Are you with DirecTV, do you have one of the HR20-23 DVR's and is your DTV receiver already connected to your network? If so, you could just run a network cable from the network port on the TV to the second network port on the DVR.


----------



## The Merg

decapad said:


> Hi - I just got a Panasonic TCP42X3 Viera TV. It apparently needs a wireless LAN adapter to work for stuff like Netflix etc... The suggested Panasonic adapter is the DY-WL10, around $60 delivered. It's a USB type device. My question is - Is it necessary I buy a Panasonic specific device or can I buy some cheaper generic version. If so - which one do you suggest? Of course I have a wireless router in the house. Thank you, D


You need to use the Panasonic one or a specific model by Netgear, which is what the Panasonic one really is after it's rebranded. I'll see if I can dig up the model number of the Netgear one.

- Merg


----------



## The Merg

I think this is the Netgear one...

WNDA3100 v.2

- Merg


----------



## decapad

THANK YOU "The Merg" Yes- they are compatible & you just saved me $35 !!! Thank you sooo much!!! D


----------



## The Merg

decapad said:


> THANK YOU "The Merg" Yes- they are compatible & you just saved me $35 !!! Thank you sooo much!!! D


No problem.

- Merg


----------



## Rich

The Merg said:


> No problem.
> 
> - Merg


Could you dig me up one for a Samsung BD player, model 5500?

I'm on the beach in Ocean City, MD and I had to bring a 42" Panny plasma with me and my 5500 needs a dongle to go wireless. 3 grand a week and they don't have HD sets, can you believe that?
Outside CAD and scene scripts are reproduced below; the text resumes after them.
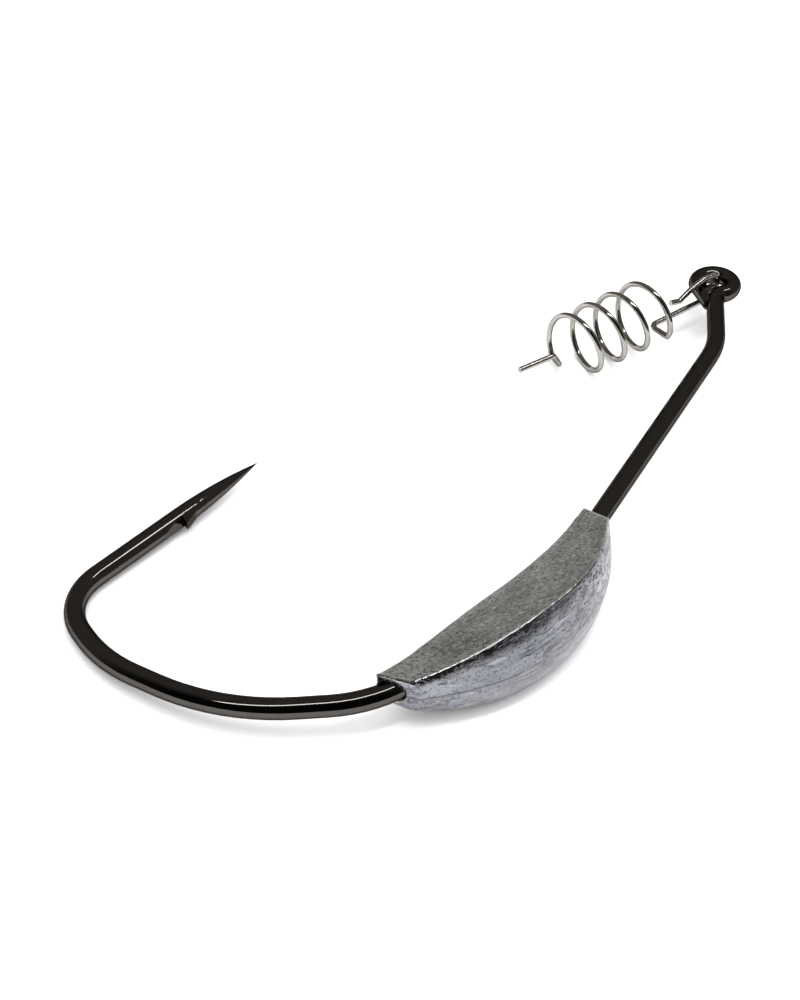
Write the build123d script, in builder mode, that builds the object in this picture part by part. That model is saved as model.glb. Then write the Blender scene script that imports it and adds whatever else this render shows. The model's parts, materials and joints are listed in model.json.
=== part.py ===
from build123d import *
from math import asin, cos, degrees, radians, sin
import os

# A weighted wide-gap bait hook, lying on its side.  It is drawn in the hook's own
# plane: X runs along the shank to the eye, Y across the gap to the point, Z is
# square to the hook.  At the end everything is laid down on the weight, the bend
# and the screw, as it rests on a table.

os.makedirs("parts", exist_ok=True)

# ---------------------------------------------------------------- dimensions, mm
HOOK_WIRE = 2.0
KEEPER_WIRE = 0.65
hook_r = HOOK_WIRE / 2
keeper_r = KEEPER_WIRE / 2

# corners of the hook's bent wire, and the radius that each one is bent to
POINT_TIP = (-12.1, 33.4)
BEND_TOP = (-37.4, 38.7)
BEND_SIDE = (-41.4, 30.9)
BEND_BACK = (-41.4, 18.4)
BELLY_REAR = (-33.6, 6.7)
BELLY_FRONT = (-10.4, 0.0)
NECK = (28.7, 0.0)
BEND_RADII = [5.9, 14.0, 22.0, 13.0, 38.0, 12.0]

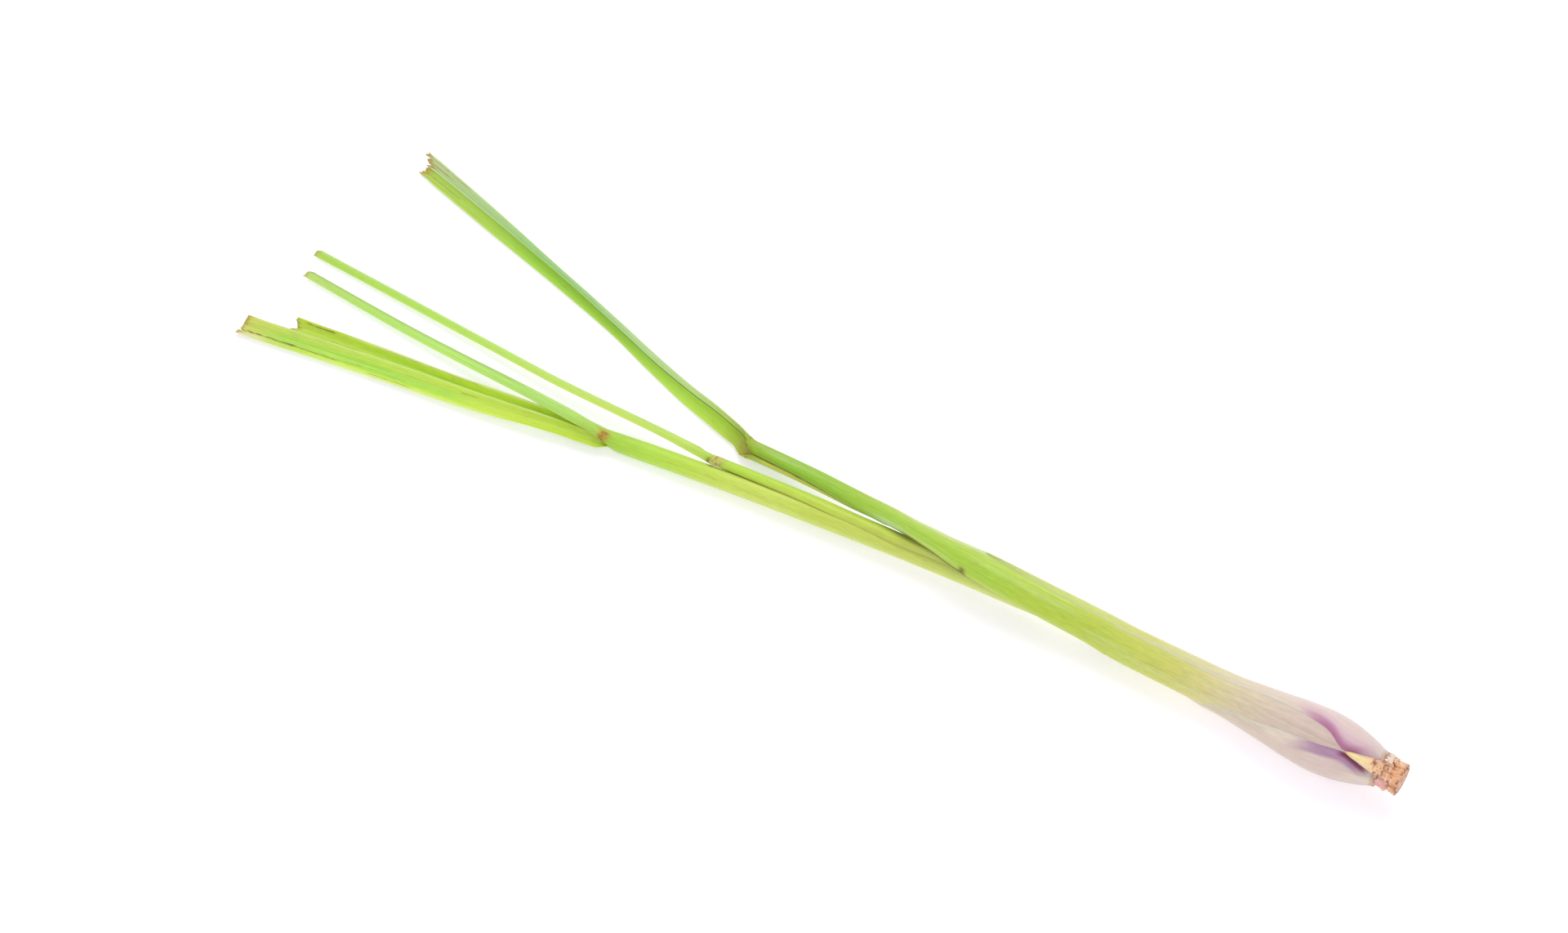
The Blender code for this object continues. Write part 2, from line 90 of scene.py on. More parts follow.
# Each leaf: its tube's sizes down to slit (half its gap, in degrees), then its blade's.
# Past its collar the tube becomes the blade, and past vein_turn its veins run along it.
LEAF_1 = SimpleNamespace(
    tip_x=-188.5,
    collar=(-29, -39),
    vein_turn=(-30, -42),
    radius=((-34, 3.0), (24, 3.1), (38, 3.8), (52, 5.0), (66, 5.45), (84, 5.5), (100, 5.5),
            (124, 5.65), (138, 5.7), (146, 6.3), (154, 7.1), (162, 8.0), (169.5, 8.4),
            (175.5, 8.0), (182.5, 6.6), (188, 4.8)),
    wall=((-34, 0.6), (60, 0.6), (124, 0.7), (150, 1.2), (170, 1.6), (186, 0.9)),
    tube_opening=((-34, 58), (-15, 74), (5, 100), (15, 122), (27, 138), (37, 155), (45, 164),
                  (60, 172), (80, 180), (150, 185)),
    midrib_y=((-190, 45.0), (-158, 37.7), (-118, 27.9), (-94, 21.0), (-78, 16.1), (-62, 12.0),
              (-48, 8.9), (-31, 4.6)),
    midrib_z=((-190, 0.5), (-90, 0.6), (-60, 1.5), (-48, 2.2), (-36, 2.2)),
    opening=((-190, 30), (-158, 36), (-118, 46), (-84, 46), (-56, 55), (-34, 58)),
    fold=((-190, 62), (-158, 56), (-118, 46), (-78, 52), (-34, 50)),
    curl=0.02,
    near=((-190, 4.4), (-158, 4.8), (-118, 4.2), (-94, 3.4), (-78, 3.8), (-60, 4.8), (-46, 5.3),
          (-37, 4.9), (-30, 3.2)),
    far=((-190, 4.8), (-158, 4.2), (-118, 3.9), (-78, 3.9), (-34, 3.9)))

LEAF_2 = SimpleNamespace(
    tip_x=-195.5,
    collar=(-34, -45),
    vein_turn=(-36, -47),
    radius=((-40, 2.2), (-14, 2.85), (0, 3.35), (14, 3.85), (27, 4.35), (40, 4.7), (55, 5.0),
            (68, 4.9), (76, 4.5), (84, 4.2), (124, 4.1), (140, 4.4), (154, 5.4), (169.5, 6.4),
            (178, 5.6), (183, 4.4)),
    wall=((-40, 0.6), (124, 0.65), (150, 1.1), (170, 1.5), (183, 0.9)),
    tube_opening=LIFT_ANGLE + 180,
    slit=((-44, 112), (-36, 60), (0, 60), (12, 98), (60, 95), (84, 8), (100, 5)),
    midrib_y=((-196, -6.0), (-158, -6.9), (-125, -8.1), (-92, -9.2), (-61, -9.1), (-44, -9.6)),
    midrib_z=((-196, 1.7), (-158, 2.3), (-125, 3.3), (-92, 4.6), (-61, 6.0), (-44, 7.0)),
    **keeled(((-196, 1.8), (-120, 1.75), (-60, 1.8), (-44, 2.1))))

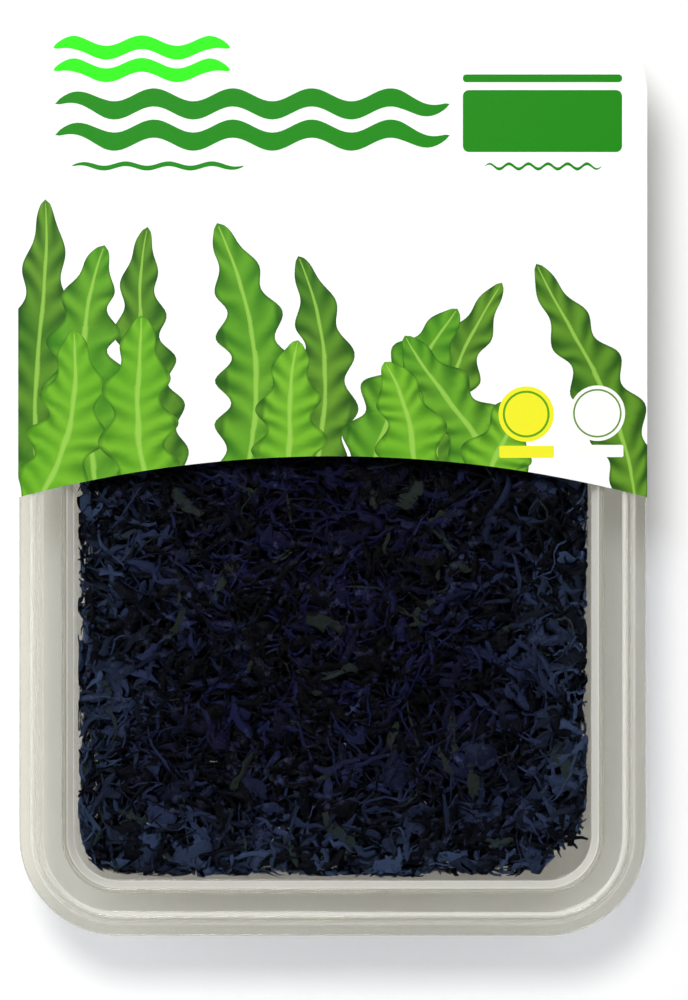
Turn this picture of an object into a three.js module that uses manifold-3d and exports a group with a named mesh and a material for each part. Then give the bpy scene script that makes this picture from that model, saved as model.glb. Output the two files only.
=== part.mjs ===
// A retail pack of dried wakame, lying on its back. A clear thermoformed tray with rounded corners is
// filled with small dried shreds of the seaweed. A clear lid closes it, with a snap bead round its rim
// and a sunken panel, and a printed card is glued over the upper half of the lid.
// Millimetres, +Z up, +Y towards the end with the card, origin under the middle of the tray's base.

import * as THREE from "three";
import { mergeVertices } from "three/addons/utils/BufferGeometryUtils.js";
import Module from "manifold-3d";

const wasm = await Module();
wasm.setup();

// Driving dimensions
const PACK_WIDTH = 145;
const PACK_LENGTH = 217;
const CORNER_RADIUS = 23;
const FLANGE_TOP = 30;
const SHEET = 0.7;
const CARD_THICKNESS = 0.5;

// Plan outline: an inset is measured inward from the flange's outer edge
const LEAST_RADIUS = 10;
const CORNER_STEPS = 8;

// Tray
const FOOT_INSET = 14.6;
const FOOT_WIDTH = 7;
const BASE_RECESS = 1.2;
const BASE_FILLET = 1.6;
const WALL_TOP_INSET = 11.5;
const LEDGE_Z = 24.2;
const LEDGE_RISE = 0.6;
const MOUTH_INSET = 9.9;
const MOUTH_DRAFT = 0.4;
const SNAP_RIB_INSET = 4.1;
const SNAP_RIB_FOOT = 0.6;
const SNAP_RIB_CREST = 0.2;
const SNAP_RIB_HEIGHT = 0.8;

// Lid
const BEAD_START = 2.8;
const BEAD_END = 5.4;
const BEAD_HEIGHT = 1.3;
const BEAD_SLOPE = 0.5;
const BEAD_WALL = 0.4;
const PLUG_INSET = 11;
const PLUG_ROUND = 0.5;
const PANEL_Z = 26;
const PANEL_INSET = 12.2;

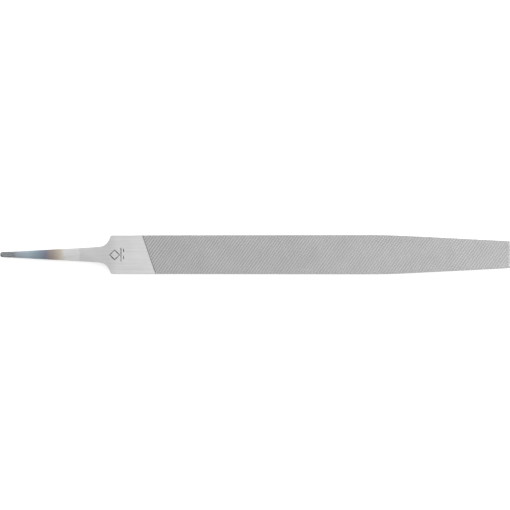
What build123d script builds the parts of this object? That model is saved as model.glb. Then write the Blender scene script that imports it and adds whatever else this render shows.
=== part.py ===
from build123d import *
import os

# Flat file with a bare tang, of the 200 mm (8 in) nominal size.
#
# The real file is one forged bar. It is written as its three zones, which differ in shape, finish
# and hardness: the soft tapered tang, the smooth ground heel with its shoulders, and the hardened
# body that carries the teeth. The zones meet on planes square to the bar and share one section
# there. The body is the envelope of the tooth crests: the gaps between the teeth lie below it.
#
# Row frame, in millimetres: +X runs from the tang's end to the point, +Y across the width and +Z
# through the thickness. The file lies on its lower face, with the origin below its middle.
# Stations are distances along the file from the tang's end.

# Stations
FULL_LENGTH = 260.0
TANG_NECK_STATION = 7.0    # the tang's nearly parallel end runs into its straight taper
TANG_STATION = 50.0        # the shoulder starts to sweep out of the tang
TANG_ROOT_STATION = 54.2  # the tang's side and the shoulder's slope would meet here
SHOULDER_STATION = 56.65   # the bar reaches its full width and thickness
BODY_STATION = 70.0        # the cut body starts, just short of the first tooth
TAPER_STATION = 197.8      # the straight sides and the tapered sides would meet here

# Full widths at those stations
TANG_END_WIDTH = 2.75
TANG_NECK_WIDTH = 3.16
TANG_ROOT_WIDTH = 8.34
HEEL_WIDTH = 19.64
BODY_WIDTH = 20.0
POINT_WIDTH = 13.7

# Full thicknesses
TANG_END_THICKNESS = 2.5
TANG_ROOT_THICKNESS = 4.4
BODY_THICKNESS = 5.0
POINT_THICKNESS = 3.6

# Radii of the outline seen from above
TANG_END_RADIUS = 1.2
TANG_NECK_RADIUS = 40.0
SHOULDER_ROOT_RADIUS = 6.0
SHOULDER_CORNER_RADIUS = 0.8
SIDE_TAPER_RADIUS = 400.0
POINT_CORNER_RADIUS = 0.5

# Radii of the profile seen from the side
THICKNESS_BLEND_RADIUS = 12.0
FACE_TAPER_RADIUS = 900.0
POINT_EDGE_RADIUS = 0.3


def plan_prism():
    """The outline seen from above, as a prism taller than the file is thick."""
    half = FilletPolyline(
        (0, 0),
        (0, TANG_END_WIDTH / 2),
        (TANG_NECK_STATION, TANG_NECK_WIDTH / 2),
        (TANG_ROOT_STATION, TANG_ROOT_WIDTH / 2),
        (SHOULDER_STATION, HEEL_WIDTH / 2),
        (TAPER_STATION, BODY_WIDTH / 2),
        (FULL_LENGTH, POINT_WIDTH / 2),
        (FULL_LENGTH, 0),
        radius=[
            TANG_END_RADIUS,
            TANG_NECK_RADIUS,
            SHOULDER_ROOT_RADIUS,
            SHOULDER_CORNER_RADIUS,
            SIDE_TAPER_RADIUS,
            POINT_CORNER_RADIUS,
        ],
    )
    outline = make_face([half, mirror(half, about=Plane.XZ)])
    return extrude(outline, amount=BODY_THICKNESS, both=True)


def side_prism():
    """The profile seen from the side, as a prism deeper than the file is wide."""
    half = FilletPolyline(
        (0, 0, TANG_END_THICKNESS / 2),
        (TANG_STATION, 0, TANG_ROOT_THICKNESS / 2),
        (SHOULDER_STATION, 0, BODY_THICKNESS / 2),
        (TAPER_STATION, 0, BODY_THICKNESS / 2),
        (FULL_LENGTH, 0, POINT_THICKNESS / 2),
        (FULL_LENGTH, 0, 0),
        radius=[
            THICKNESS_BLEND_RADIUS,
            THICKNESS_BLEND_RADIUS,
            FACE_TAPER_RADIUS,
            POINT_EDGE_RADIUS,
        ],
    )
    tang_end = Line((0, 0, -TANG_END_THICKNESS / 2), (0, 0, TANG_END_THICKNESS / 2))
    profile = make_face([tang_end, half, mirror(half, about=Plane.XY)])
    return extrude(profile, amount=BODY_WIDTH, dir=(0, 1, 0), both=True)


def forged_bar():
    """The whole bar about its own mid-plane. Its long corners are sharp, as the teeth need."""
    return plan_prism() & side_prism()


def zone(bar, start, end):
    """The stretch of the bar between two stations, placed in the row frame."""
    slab = Pos((start + end) / 2, 0, 0) * Box(end - start, 2 * BODY_WIDTH, 2 * BODY_THICKNESS)
    return Pos(-FULL_LENGTH / 2, 0, BODY_THICKNESS / 2) * (bar & slab)


def main():
    os.makedirs("parts", exist_ok=True)
    bar = forged_bar()
    export_step(zone(bar, 0, TANG_STATION), "parts/tang.step")
    export_step(zone(bar, TANG_STATION, BODY_STATION), "parts/heel.step")
    export_step(zone(bar, BODY_STATION, FULL_LENGTH), "parts/cut_body.step")


main()
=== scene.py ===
import math
import random
from bisect import bisect_left

import bmesh
import bpy
import numpy as np
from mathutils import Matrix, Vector, noise
from mathutils.bvhtree import BVHTree


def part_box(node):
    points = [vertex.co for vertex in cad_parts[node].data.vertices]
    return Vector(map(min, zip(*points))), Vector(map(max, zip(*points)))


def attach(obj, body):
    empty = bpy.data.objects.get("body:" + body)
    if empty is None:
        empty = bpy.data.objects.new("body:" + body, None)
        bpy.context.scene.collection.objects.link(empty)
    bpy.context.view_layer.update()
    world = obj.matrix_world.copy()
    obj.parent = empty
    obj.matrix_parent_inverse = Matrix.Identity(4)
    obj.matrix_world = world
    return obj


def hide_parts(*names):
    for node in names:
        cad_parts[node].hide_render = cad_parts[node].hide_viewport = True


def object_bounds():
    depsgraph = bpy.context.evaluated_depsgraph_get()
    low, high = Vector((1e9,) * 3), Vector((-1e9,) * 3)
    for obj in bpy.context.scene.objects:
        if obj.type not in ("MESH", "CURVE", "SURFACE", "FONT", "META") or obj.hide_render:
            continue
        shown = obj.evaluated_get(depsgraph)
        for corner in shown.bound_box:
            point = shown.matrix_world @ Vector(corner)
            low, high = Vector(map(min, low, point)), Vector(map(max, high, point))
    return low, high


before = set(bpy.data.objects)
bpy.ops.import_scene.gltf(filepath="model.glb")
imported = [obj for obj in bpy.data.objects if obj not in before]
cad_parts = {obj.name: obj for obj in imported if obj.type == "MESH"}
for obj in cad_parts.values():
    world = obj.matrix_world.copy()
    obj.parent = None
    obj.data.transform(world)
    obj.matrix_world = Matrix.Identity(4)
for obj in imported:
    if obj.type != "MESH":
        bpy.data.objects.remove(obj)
cad_low, cad_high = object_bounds()

# A flat file lying on its lower face: +X towards the point, +Z up. Its three zones are rebuilt round
# the section of the CAD bar, with real teeth, broken corners and a punched mark.
# The shape functions work in millimetres, and pieces are scaled to metres when they are made.
MM = 0.001

TANG_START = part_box("tang")[0][0] / MM
HEEL_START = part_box("heel")[0][0] / MM
BODY_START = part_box("cut_body")[0][0] / MM
POINT_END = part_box("cut_body")[1][0] / MM
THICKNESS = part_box("cut_body")[1][2] / MM
MID_HEIGHT = THICKNESS / 2


# ---------------------------------------------------------------- the bar's section, from the CAD

READING_STEP = 0.05
OFF_EDGE = 0.013  # keeps a ray off the mesh edges that lie on the planes of symmetry
OFF_END = 1e-6  # share of a node's length that keeps the end readings off its end faces
OUTSIDE = 9 * THICKNESS  # where the rays start, well clear of the bar


def read_bar():
    """Stations along the bar, with the half width and the top height of the CAD nodes at each."""
    stations, widths, tops = [], [], []
    for name in ("tang", "heel", "cut_body"):
        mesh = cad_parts[name].data
        points = [vertex.co / MM for vertex in mesh.vertices]
        tree = BVHTree.FromPolygons(points, [polygon.vertices for polygon in mesh.polygons])
        low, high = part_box(name)[0][0] / MM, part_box(name)[1][0] / MM
        count = round((high - low) / READING_STEP)
        for k in range(count + 1):
            x = low + (high - low) * min(max(k / count, OFF_END), 1 - OFF_END)
            beside = tree.ray_cast((x, OUTSIDE, MID_HEIGHT + OFF_EDGE), (0, -1, 0))[0]
            above = tree.ray_cast((x, OFF_EDGE, OUTSIDE), (0, 0, -1))[0]
            stations.append(x)
            widths.append(beside.y)
            tops.append(above.z)
    return np.array(stations), np.array(widths), np.array(tops)


STATIONS, HALF_WIDTHS, TOPS = read_bar()


def half_width(x):
    return float(np.interp(x, STATIONS, HALF_WIDTHS))


def top_height(x):
    return float(np.interp(x, STATIONS, TOPS))


def ease(value, low, high):
    """0 below low, 1 above high, and a smooth step between."""
    t = min(max((value - low) / (high - low), 0.0), 1.0)
    return t * t * (3 - 2 * t)


# ---------------------------------------------------------------- making pieces


def make_piece(name, node, points, faces, material, smooth, values=None):
    """A closed mesh that stands for a node, with its material and its named values at the points."""
    mesh = bpy.data.meshes.new(name)
    mesh.from_pydata([Vector(point) * MM for point in points], [], faces)
    for title, numbers in (values or {}).items():
        layer = mesh.attributes.new(title, "FLOAT", "POINT")
        layer.data.foreach_set("value", numbers)
    shaped = bmesh.new()
    shaped.from_mesh(mesh)
    bmesh.ops.recalc_face_normals(shaped, faces=shaped.faces)
    for face in shaped.faces:
        face.smooth = smooth and len(face.verts) == 4
    shaped.to_mesh(mesh)
    shaped.free()
    piece = bpy.data.objects.new(name, mesh)
    bpy.context.scene.collection.objects.link(piece)
    mesh.materials.append(material)
    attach(piece, "root")
    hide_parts(node)


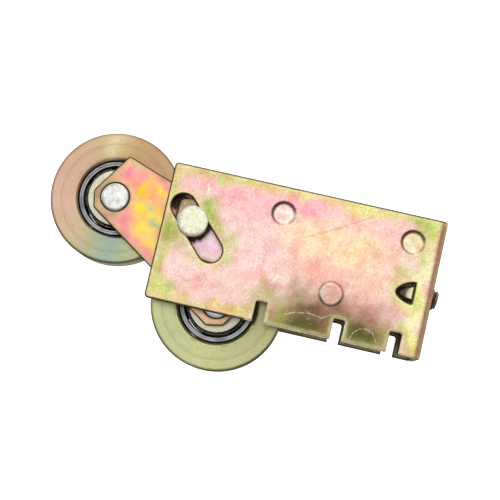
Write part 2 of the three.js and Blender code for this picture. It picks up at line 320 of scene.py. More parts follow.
def loop_distance(points, loops):
    """The distance of each point to the nearest outline."""
    best = np.full(len(points), 1e9)
    for loop in loops:
        a = np.array(loop)
        b = np.roll(a, -1, axis=0)
        for p, q in zip(a, b):
            d = q - p
            length2 = d @ d
            if length2 < 1e-12:
                continue
            t = np.clip(((points - p) @ d) / length2, 0, 1)
            gap = points - (p + t[:, None] * d)
            best = np.minimum(best, np.hypot(gap[:, 0], gap[:, 1]))
    return best


def inside(points, loop):
    """Which points are inside the closed loop."""
    x, y = points[:, 0], points[:, 1]
    hit = np.zeros(len(points), bool)
    a = np.array(loop)
    b = np.roll(a, -1, axis=0)
    for (x0, y0), (x1, y1) in zip(a, b):
        if y0 == y1:
            continue
        cross = (y0 > y) != (y1 > y)
        hit ^= cross & (x < (x1 - x0) * (y - y0) / (y1 - y0) + x0)
    return hit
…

They have a great Wi-Fi system though.

Rich


----------



## oneillhm

decapad, did the Netgear dongle work with your Panasonic tcp42x3 tv?


----------



## Yoda-DBSguy

decapad said:


> Hi - I just got a Panasonic TCP42X3 Viera TV. It apparently needs a wireless LAN adapter to work for stuff like Netflix etc... The suggested Panasonic adapter is the DY-WL10, around $60 delivered. It's a USB type device. My question is - Is it necessary I buy a Panasonic specific device or can I buy some cheaper generic version. If so - which one do you suggest? Of course I have a wireless router in the house. Thank you, D


The DY-WL10 can be found on ebay, from $42-$45 shipped to your door......


----------